#### [Aim of the task]
Look through the entries below and extract exactly the lines from the one containing "cad_parts[node].hide_render = cad_parts[node].hide_viewport" through the one containing "bpy.data.objects.remove(obj)", ends included.

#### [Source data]
--- START ---

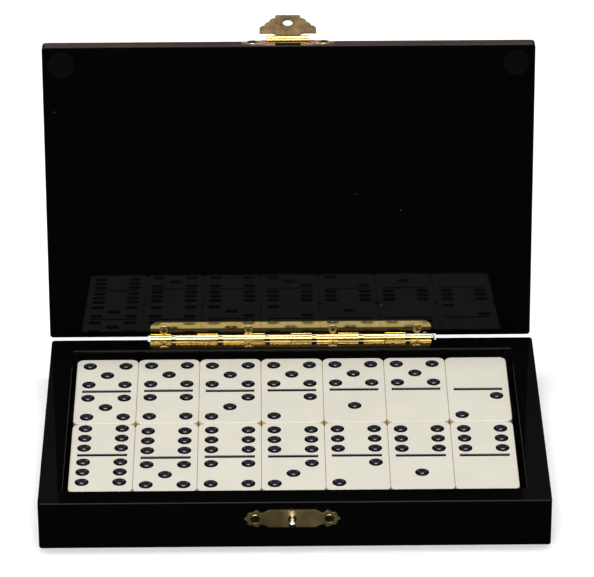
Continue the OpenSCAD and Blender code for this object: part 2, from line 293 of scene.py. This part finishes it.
def pad_felt():
    """Dark bumper: short pile with lint in it."""
    s = Shader("pad_felt", Roughness=0.8, Specular_IOR_Level=0.04)
    fibres = s.noise(2600, 4, 0.7)
    lint = s.ramp(fibres, (0.45, 0.7), (0, 1))
    s.colour(s.mix(lint, (0.0015, 0.0015, 0.0015), (0.006, 0.0057, 0.0054)))
    s.bump(fibres, 0.08 * MM, 0.8)
    return s.material


def floor_paper():
    s = Shader("floor_paper", Roughness=0.9, Emission_Color=(1, 1, 1, 1), Emission_Strength=0.12)
    s.colour(s.mix(s.noise(6, 3), (0.9, 0.9, 0.9), (0.93, 0.93, 0.925)))
    return s.material


LACQUER = lacquer()
LID_EDGE_REFLECTION = edge_painted_reflection()
IVORY = ivory()
ENAMEL = pip_paint()
FELT = pad_felt()
DRAWN = (0.05, 1, 1)        # streaks along the hinge
# The lid leaf gets a painted dark reflection band from 2.1 to 4.5 mm off the hinge axis.
LID_LEAF = brass("hinge_brass", (0.66, 0.52, 0.21), (0.46, 0.34, 0.13), (0.04, 0.12), (0.52, 0.75),
                 DRAWN, painted_dark_band=(2.1 * MM, 4.5 * MM))
BASE_LEAF = brass("base_leaf", (0.32, 0.25, 0.115), (0.21, 0.16, 0.07), (0.1, 0.22), (0.52, 0.75),
                  DRAWN)
# Painted highlight: the hinge knuckles get a brighter copy of the hinge brass; its greater roughness is the
# metal's own.
KNUCKLE_BRASS_LIT = brass("knuckle_brass_painted_highlight", (0.86, 0.68, 0.29), (0.6, 0.44, 0.17), (0.16, 0.27),
                      (0.5, 0.72), DRAWN)
HASP_BRASS = brass("hasp_brass", (0.93, 0.72, 0.28), (0.6, 0.42, 0.17), (0.2, 0.33), (0.5, 0.75))
DULL_BRASS = brass("dull_brass", (0.8, 0.62, 0.27), (0.55, 0.42, 0.19), (0.34, 0.46), (0.4, 0.65),
                   metallic=0.95)
BRONZE = brass("bronze", (0.3, 0.2, 0.095), (0.2, 0.13, 0.062), (0.24, 0.36), (0.35, 0.65))
COPPER = brass("copper_brown", (0.5, 0.31, 0.22), (0.32, 0.2, 0.13), (0.4, 0.55), (0.4, 0.7),
               metallic=0.55)
SCREW_BRASS = brass("screw_brass", (0.85, 0.68, 0.34), (0.45, 0.31, 0.14), (0.12, 0.3), (0.5, 0.75))
DARK_SCREW = brass("dark_screw", (0.5, 0.37, 0.17), (0.24, 0.16, 0.075), (0.16, 0.32), (0.42, 0.7))
# Painted shade: a near-black brass for the cross recess of the screws.
RECESS_SHADE = brass("recess_painted_shade", (0.13, 0.09, 0.042), (0.06, 0.042, 0.02), (0.5, 0.7), (0.4, 0.7))
STUD_METAL = brass("stud_metal", (0.85, 0.8, 0.7), (0.6, 0.52, 0.38), (0.06, 0.14), (0.55, 0.8))
MATERIAL_OF_NODE = {"hasp_leaf": BRONZE, "hasp_plate": COPPER, "hinge_leaf_base": BASE_LEAF}
MATERIAL_OF_SLOT = {
    "tile": IVORY, "lacquer": LACQUER, "tray_floor": LACQUER, "pad": FELT,
    "hinge_brass": LID_LEAF, "hasp_brass": HASP_BRASS, "dull_brass": DULL_BRASS,
    "stud": STUD_METAL,
}


# ---------------------------------------------------------------- mesh helpers
def add_object(name, mesh):
    made = bpy.data.objects.new(name, mesh)
    SCENE.collection.objects.link(made)
    return made


def settle(piece):
    """Turns a piece's modifiers into plain geometry."""
    done = bpy.data.meshes.new_from_object(
        piece.evaluated_get(bpy.context.evaluated_depsgraph_get()))
    piece.modifiers.clear()
    piece.data = done


def finish_piece(piece, node, extra=(), sharp=35):
    """Gives a piece its materials, chosen by its node's slot, its shading and body, in place of the node it stands
    for.
    """
    mesh = piece.data
    if not mesh.materials:
        for material in (MATERIAL_OF_NODE.get(node, MATERIAL_OF_SLOT[SLOT_OF[node]]), *extra):
            mesh.materials.append(material)
    for face in mesh.polygons:
        face.use_smooth = True
    mesh.set_sharp_from_angle(angle=math.radians(sharp))
    weigh = piece.modifiers.new("flat_faces_rule", "WEIGHTED_NORMAL")
    weigh.keep_sharp = True
    weigh.weight = 80
    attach(piece, BODY_OF[node])
    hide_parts(node)
    return piece


def piece_from(bm, name, matrix=None):
    bmesh.ops.recalc_face_normals(bm, faces=bm.faces)
    if matrix is not None:
        bm.transform(matrix)
    mesh = bpy.data.meshes.new(name)
    bm.to_mesh(mesh)
    bm.free()
    return add_object(name, mesh)


def weld(mesh, reach):
    """Joins points that lie closer than reach, and drops the faces that fold up between them."""
    bm = bmesh.new()
    bm.from_mesh(mesh)
    bmesh.ops.remove_doubles(bm, verts=bm.verts, dist=reach)
    bmesh.ops.dissolve_degenerate(bm, edges=bm.edges, dist=0.1 * reach)
    bm.to_mesh(mesh)
    bm.free()


def cut(piece, cutter):
    """Takes the cutter's shape away from a piece, and the cutter itself away."""
    made = piece.modifiers.new("cut", "BOOLEAN")
    made.operation = "DIFFERENCE"
    made.solver = "EXACT"
    made.object = cutter
    settle(piece)
    bpy.data.objects.remove(cutter)


def bridge(bm, first, second, closed=True, material=0):
    """Quads between two rings of the same length."""
    count = len(first)
    for i in range(count if closed else count - 1):
        j = (i + 1) % count
        bm.faces.new((first[i], first[j], second[j], second[i])).material_index = material


def ring(bm, points):
    return [bm.verts.new(p) for p in points]


def rounded_rect(half_x, half_y, radius, steps=6):
    """Points round a rectangle with round corners, anticlockwise from the right-hand front."""
    points = []
    for k, (sx, sy) in enumerate(((1, -1), (1, 1), (-1, 1), (-1, -1))):
        start = -math.pi / 2 + k * math.pi / 2
        for i in range(steps + 1):
            a = start + i / steps * math.pi / 2
            points.append((sx * (half_x - radius) + radius * math.cos(a),
                           sy * (half_y - radius) + radius * math.sin(a)))
    return points


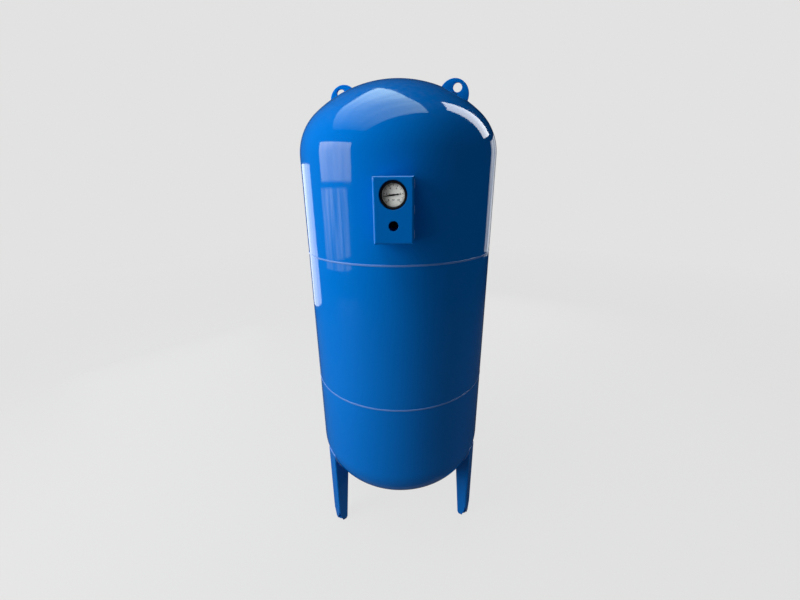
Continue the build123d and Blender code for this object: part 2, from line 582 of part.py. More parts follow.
# ---------------------------------------------------------------- charging valve
def make_valve():
    centre = front(VALVE_HEIGHT)
    hexagon = extrude(RegularPolygon(7.0, 6, major_radius=False), 8)
    seat = 344.0
    flange_face = SOCKET_FACE + 1.2
    body = (ring(VALVE_THREAD, 0, SOCKET_INSIDE + 6, flange_face)
            + Pos(0, 0, flange_face) * hexagon
            + ring(STEM_RADIUS, 0, flange_face + 8, STEM_MOUTH))
    body -= ring(VALVE_PASSAGE, 0, SOCKET_INSIDE, seat + 1)
    body -= ring(CORE_RADIUS, 0, seat, STEM_MOUTH)
    nodes["valve_body"] = centre * body
    nodes["valve_seal"] = centre * ring(SOCKET_RADIUS - 1.5, VALVE_THREAD, SOCKET_FACE, flange_face)

    sleeve_low, sleeve_high = 350.0, 362.0
    bore = 1.3
    guide = PIN_RADIUS + RUNNING_GAP
    sleeve = turned_points([(guide, sleeve_low), (CORE_RADIUS, sleeve_low), (CORE_RADIUS, sleeve_high),
                            (guide, sleeve_high), (guide, sleeve_high - 1), (bore, sleeve_high - 1),
                            (bore, sleeve_low + 1), (guide, sleeve_low + 1)])
    nodes["valve_core_sleeve"] = centre * sleeve
    stroke_collar = (360.3, 360.9)
    pin = (ring(PIN_RADIUS, 0, 347.5, 364.8) + ring(2.1, 0, 348.3, sleeve_low - 0.05)
           + ring(1.2, 0, *stroke_collar))
    nodes["valve_pin"] = centre * pin
    wire = 0.15
    spring_low, spring_high = sleeve_low + 1 + wire, stroke_collar[0] - wire
    coil_radius = PIN_RADIUS + 0.1 + 1.3 * wire
    path = Helix(pitch=(spring_high - spring_low) / 7, height=spring_high - spring_low,
                 radius=coil_radius)
    wire_section = Plane(origin=path @ 0, z_dir=path % 0) * Circle(wire)
    nodes["valve_spring"] = centre * Pos(0, 0, spring_low) * sweep(wire_section, path=path, is_frenet=True)

    seal_low, seal_high = STEM_MOUTH + 0.05, STEM_MOUTH + 1.95
    cap_bore = STEM_RADIUS + RUNNING_GAP
    cap_low, cap_high = 354.0, 370.5
    cap = turned_points([(cap_bore, cap_low), (CAP_RADIUS - 0.4, cap_low), (CAP_RADIUS, cap_low + 0.5),
                         (CAP_RADIUS, cap_high - 1.6), (CAP_RADIUS - 1.4, cap_high), (0, cap_high),
                         (0, seal_high + 0.05), (cap_bore, seal_high + 0.05)])
    grips = 16
    for k in range(grips):
        groove = Rot(0, 0, 360 * k / grips) * Pos(CAP_RADIUS + 0.25, 0, 0) * ring(0.6, 0, 356.5, 372)
        cap -= groove
    nodes["valve_cap"] = centre * cap
    nodes["cap_seal"] = centre * ring(STEM_RADIUS - 0.03, 1.4, seal_low, seal_high)


# ---------------------------------------------------------------- bladder and connections
def make_water_connection():
    flange_low = FLANGE_TOP - FLANGE_THICK
    counter_top = flange_low - LIP_THICK
    counter_low = counter_top - COUNTER_THICK
    neck = (ring(NECK_RADIUS, NECK_BORE, FLANGE_TOP, LOWER_APEX + 15)
            + ring(FLANGE_RADIUS, NECK_BORE, flange_low, FLANGE_TOP))
    counter = ring(FLANGE_RADIUS, WATER_BOSS, counter_low, counter_top)
    boss = ring(WATER_BOSS, WATER_BORE, WATER_MOUTH, counter_top)
    bolts, nuts = [], []
    hexagon = RegularPolygon(9.0, 6, major_radius=False)
    for k in range(BOLT_COUNT):
        at = Pos(*polar(BOLT_CIRCLE, 360 * (k + 0.5) / BOLT_COUNT), 0)
        neck -= at * ring(BOLT_HOLE, 0, flange_low, FLANGE_TOP)
        counter -= at * ring(BOLT_HOLE, 0, counter_low, counter_top)
        bolt = ring(BOLT_RADIUS, 0, counter_low, FLANGE_TOP + 14) + Pos(
            0, 0, counter_low - 7.5) * extrude(hexagon, 7.5)
        bolts.append(at * bolt)
        nut = Pos(0, 0, FLANGE_TOP) * extrude(hexagon, 10) - ring(BOLT_RADIUS, 0, FLANGE_TOP, FLANGE_TOP + 10)
        nuts.append(at * nut)
    nodes["neck_flange"] = neck
    nodes["counter_flange"] = counter
    nodes["water_connection"] = boss
    nodes["flange_bolts"] = Compound(children=bolts)
    nodes["flange_nuts"] = Compound(children=nuts)


def bladder_outline(wall):
    """Outer line of the bladder from its lower neck to its upper neck, as (radius, height)."""
    lip = FLANGE_TOP - FLANGE_THICK
    neck_top = LOWER_APEX + 20
    crown = UPPER_APEX - 60
    return [(NECK_BORE - wall, lip), (NECK_BORE - wall, neck_top), (235 - wall, neck_top + 260),
            (250 - wall, (neck_top + crown) / 2), (225 - wall, crown - 260), (20 - wall, crown)]


def make_bladder():
    outer, inner = bladder_outline(0), bladder_outline(BLADDER_WALL)
    lip_low = FLANGE_TOP - FLANGE_THICK - LIP_THICK

    def side(points):
        return Edge.make_spline([(r, 0, z) for r, z in points[1:]], tangents=[(0, 0, 1)] * 2)

    top_z = outer[-1][1] + 30
    edges = [line((BOLT_CIRCLE - 10, lip_low), (BOLT_CIRCLE - 10, outer[0][1])),
             line((BOLT_CIRCLE - 10, outer[0][1]), outer[0]), line(outer[0], outer[1]), side(outer),
             line(outer[-1], (outer[-1][0], top_z)), line((outer[-1][0], top_z), (inner[-1][0], top_z)),
             line((inner[-1][0], top_z), inner[-1]), side(inner), line(inner[1], (inner[1][0], lip_low)),
             line((inner[1][0], lip_low), (BOLT_CIRCLE - 10, lip_low))]
    nodes["bladder"] = turned(edges)

    ring_low, ring_high = UPPER_APEX - 12, UPPER_APEX + TOP_RING_RISE
    nodes["top_ring"] = ring(TOP_RING_RADIUS, TOP_RING_BORE, ring_low, ring_high)
    gasket_high = ring_high + TOP_GASKET_THICK
    nodes["top_gasket"] = ring(TOP_RING_RADIUS - 1, TOP_RING_BORE, ring_high, gasket_high)
    stem_radius, plug_radius = inner[-1][0], TOP_RING_BORE - FIT_GAP
    nodes["hanger_plug"] = (ring(TOP_RING_RADIUS, 0, gasket_high, gasket_high + PLUG_HEAD)
                            + ring(plug_radius, 0, ring_low - 6, gasket_high)
                            + ring(stem_radius, 0, outer[-1][1] + 5, ring_low - 6)
                            - ring(plug_radius, 20.0, top_z - 0.2, ring_low - 6))
    hexagon = extrude(RegularPolygon(12.0, 6, major_radius=False), PLUG_SOCKET)
    nodes["hanger_plug"] -= Pos(0, 0, gasket_high + PLUG_HEAD - PLUG_SOCKET) * hexagon


make_vessel()
make_supports()
make_guard()
make_sockets()
make_gauge_body()
make_movement()
make_dial()
make_valve()
make_water_connection()
make_bladder()

os.makedirs("parts", exist_ok=True)
for name, shape in nodes.items():
    export_step(shape, f"parts/{name}.step")
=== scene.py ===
from math import asin, atan2, cos, exp, floor, pi, radians, sin, sqrt, tan, tau

import bmesh
import bpy
from bpy.props import FloatProperty, FloatVectorProperty, IntProperty, PointerProperty
from mathutils import Matrix, Vector


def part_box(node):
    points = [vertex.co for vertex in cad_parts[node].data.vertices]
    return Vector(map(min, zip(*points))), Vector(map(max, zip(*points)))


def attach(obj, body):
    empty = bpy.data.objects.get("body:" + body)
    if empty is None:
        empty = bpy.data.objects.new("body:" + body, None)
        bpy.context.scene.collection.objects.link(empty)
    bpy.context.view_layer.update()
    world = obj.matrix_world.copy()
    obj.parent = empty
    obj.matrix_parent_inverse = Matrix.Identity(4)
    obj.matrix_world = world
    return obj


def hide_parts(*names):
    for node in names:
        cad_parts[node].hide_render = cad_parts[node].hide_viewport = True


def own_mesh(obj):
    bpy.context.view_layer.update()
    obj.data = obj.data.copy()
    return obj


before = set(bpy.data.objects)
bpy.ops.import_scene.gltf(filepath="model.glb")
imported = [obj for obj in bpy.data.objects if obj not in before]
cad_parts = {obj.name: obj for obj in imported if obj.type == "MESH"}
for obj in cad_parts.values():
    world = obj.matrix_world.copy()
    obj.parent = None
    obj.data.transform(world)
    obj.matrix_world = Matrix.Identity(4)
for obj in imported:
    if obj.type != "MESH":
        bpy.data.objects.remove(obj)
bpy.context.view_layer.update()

bl_info = {
    "name": "Bladder Pressure Tank",
    "version": (1, 0, 0),
    "blender": (4, 5, 0),
    "location": "View3D > Sidebar > Tank",
    "description": "Painted skins, welds, gauge print, fasteners and finishes for a pressure tank",
    "category": "Object",
}

# Metres.  The vessel stands on z = 0 with its axis on z, and its gauge faces -y.
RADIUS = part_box("middle_shell")[1].y
WALL = 0.0035
CROWN = 0.405             # outer crown radius of both dished heads
KNUCKLE = 0.165           # outer knuckle radius of both dished heads
UPPER_TANGENT = 1.433     # where the upper head's skirt turns into its knuckle
LOWER_TANGENT = 0.377
JOGGLE = 0.026            # set-in edge of each head, inside the middle shell
UPPER_SEAM = (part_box("upper_girth_weld")[0].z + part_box("upper_girth_weld")[1].z) / 2
LOWER_SEAM = (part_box("lower_girth_weld")[0].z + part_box("lower_girth_weld")[1].z) / 2
WELD_HALF = (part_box("upper_girth_weld")[1].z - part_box("upper_girth_weld")[0].z) / 2
WELD_RISE = 0.0013
CROWN_DROP = sqrt((CROWN - KNUCKLE) ** 2 - (RADIUS - KNUCKLE) ** 2)
LEAN = asin((RADIUS - KNUCKLE) / (CROWN - KNUCKLE))   # where crown turns into knuckle
TOP_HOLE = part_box("top_ring")[1].x
NECK_HOLE = 0.075
SEAM_AZIMUTH = radians(150)

LEG_TURNS = [radians(a) for a in (64, 184, 304)]
LEG_HALF = 0.029
LEG_SHEET = 0.004
LEG_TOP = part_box("left_leg")[1].z
LEG_INNER = RADIUS - 0.054      # inner edge of a flange where it meets the vessel
FILLET = 0.004                  # leg length of a fillet weld

EYE_TURNS = [radians(a) for a in (82, 262)]
EYE_FOOT = 0.181                # distance of an eye's middle from the axis
EYE_RADIUS = 0.047
EYE_THICK = 0.010
EYE_HOLE = 0.014
EYE_HOLE_RISE = 0.024

GAUGE_CENTRE = Vector((0, 0, (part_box("gauge_dial")[0].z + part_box("gauge_dial")[1].z) / 2))
DIAL_FACE = -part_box("gauge_dial")[0].y
SCALE_START = 225               # direction of zero on the dial, in degrees
SCALE_SWEEP = 270
SCALE_RADIUS = 0.0258           # outer ends of the scale's strokes
NEEDLE_REST = 188               # direction of the needle at rest
INK = 0.00004                   # thickness of the dial's printing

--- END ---

#### [In response]
        cad_parts[node].hide_render = cad_parts[node].hide_viewport = True


def own_mesh(obj):
    bpy.context.view_layer.update()
    obj.data = obj.data.copy()
    return obj


before = set(bpy.data.objects)
bpy.ops.import_scene.gltf(filepath="model.glb")
imported = [obj for obj in bpy.data.objects if obj not in before]
cad_parts = {obj.name: obj for obj in imported if obj.type == "MESH"}
for obj in cad_parts.values():
    world = obj.matrix_world.copy()
    obj.parent = None
    obj.data.transform(world)
    obj.matrix_world = Matrix.Identity(4)
for obj in imported:
    if obj.type != "MESH":
        bpy.data.objects.remove(obj)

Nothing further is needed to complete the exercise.